Female executives fleeing Australia Post; Upheaval at Kooyong tennis club
What to make of the sudden departure of more top female talent from Australia Post’s executive team, in the very months after CEO Paul Graham called in consultants to slice fat across the organisation and slim the headcount in the C-suite?
A confluence of events that, if one is to believe Australia Post, is entirely coincidental. But the unavoidable truth is that women, once equal in number to the men on the executive, are back to a vanishing small minority. There’s only one left.
Cast the mind back to the closing months of 2022 and they were evenly split among the eight-member posse of EGMs. And now? It’s an embarrassment of Windsor knots and bad haircuts. It’s guys named Mike and Paul and Gary and Rod.
Leonie Valentine was the first to disappear from the company website, in February 2023, ending her time at Australia Post after a startlingly short 13 months.

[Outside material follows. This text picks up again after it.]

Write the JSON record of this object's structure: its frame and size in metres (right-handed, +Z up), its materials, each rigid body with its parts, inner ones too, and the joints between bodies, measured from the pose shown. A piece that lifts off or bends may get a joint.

Valentine had been tasked with leading Australia Post’s Gender Action Plan which, at this point, looks to have been set on fire and thrown from a high window. It’s getting tougher to keep count of the senior women who’ve left in her wake – chief marketing officer Amber Collins, general manager Fiona da Silva, government relations head Sally Mackenzie.
Now add to that the very quiet departure of executive general manager Tanny Mangos. She resigned last month (no word of the departure from Australia Post) in a shrewd decision that should spare her another grilling before the nail-tough Sarah Henderson at senate estimates.
Mangos – two years in the role – flagged her exit on LinkedIn with a feting of CEO Graham (“a transformative and fearless leader”) and telling everyone she would take time off before her next career move.
Also suddenly missing from the Australia Post executive team is Catriona Noble, EGM for Retail, one of the highest paid women at the organisation. She left the business in January after a two-year stint.
Neither was her exit announced by the mail service, as is their way, both exits having left Susan Davies as the last woman standing among the six fellas at the table. It’s a terrible look, and only Mangos’s position is vacant.
Much better numbers on the Siobhan McKenna-led board of Australia Post, by the way, where the men (four of them; five women) only hold some of the cards.
Sudden exits like those of Mangos, Noble and Valentine don’t bode well for female longevity at the organisation. And weird, too, how Valentine and Noble were swiftly replaced by men. Noble’s deputy, Josh Bannister, was appointed internally last month, while Valentine’s replacement, Michael McNamara, started in July.
There was a brief chance to appoint a female CFO but that was missed when Michael Bradburn was awarded the role, starting in November.
Need it be pointed out that this is all going down while Australia Post lurches forth groping into a great modernisation of its business? Services might be lumbering ahead into the 21st century, but female representation is apparently blazing a path all the way back to … the fifties?
Tennis trauma
Anyone have a spare Richter scale to measure the great heavings of tumult at Melbourne’s Kooyong Lawn Tennis Club? Chaos has ensued ever since the club’s accounts were handed down late last year revealing a $2.4m loss from its dining operations.
It’s a number that defies the nearly fourfold increase to the membership base, which alone should have delivered another year of dazzling profit. Particularly when these are all patrons who see themselves as Rockefellers at the exclusive venue and throw their money ’round accordingly. They’re nobody’s fools, either, these refined members of the sporting and business communities.
Josh Frydenberg is a foundation member. So is Evonne Goolagong Cawley, Sally Peers and Wayne Arthurs. As one well-heeled club member told the Herald Sun last month: “We want to know what’s happened. That’s our f..king money.”
So disgruntled were some with the accounts that they nearly called in the cops to unravel the mystery of the outrageous dining losses. That appears to be at rest now, with audit firm Grant Thornton concluding the missing millions boiled down to poor financial management and not, in fact, anything criminal.
Still, it hasn’t been enough to save the shirt of club president Adam Cossar, who resigned over the weekend, according to a note distributed to members on Sunday and obtained by Margin Call.
The board cited the pressure facing Cossar in juggling the presidency with his nine-to-five at the Australian Strategic Policy Institute. Nothing to do, it seems, with the financial losses and accompanying hooha transpiring on his watch.
“Adam has recently embarked on a new professional role and believes he no longer has the capacity to fully devote the time and energy required in the role of president,” the note said. “Adam feels the time is appropriate for new leadership to take the club into the next phase of its development.”
And who should be plucked to replace Cossar for the interim? Vice-president James Macmillan, who sits on the governance, finance and audit subcommittees, all of which are clearly in the gun among the membership at the moment.
Hard to say if this is the last of the scalps, but something tells Margin Call that Cossar’s alone won’t go far enough to quell the discontent. May the CEO be next?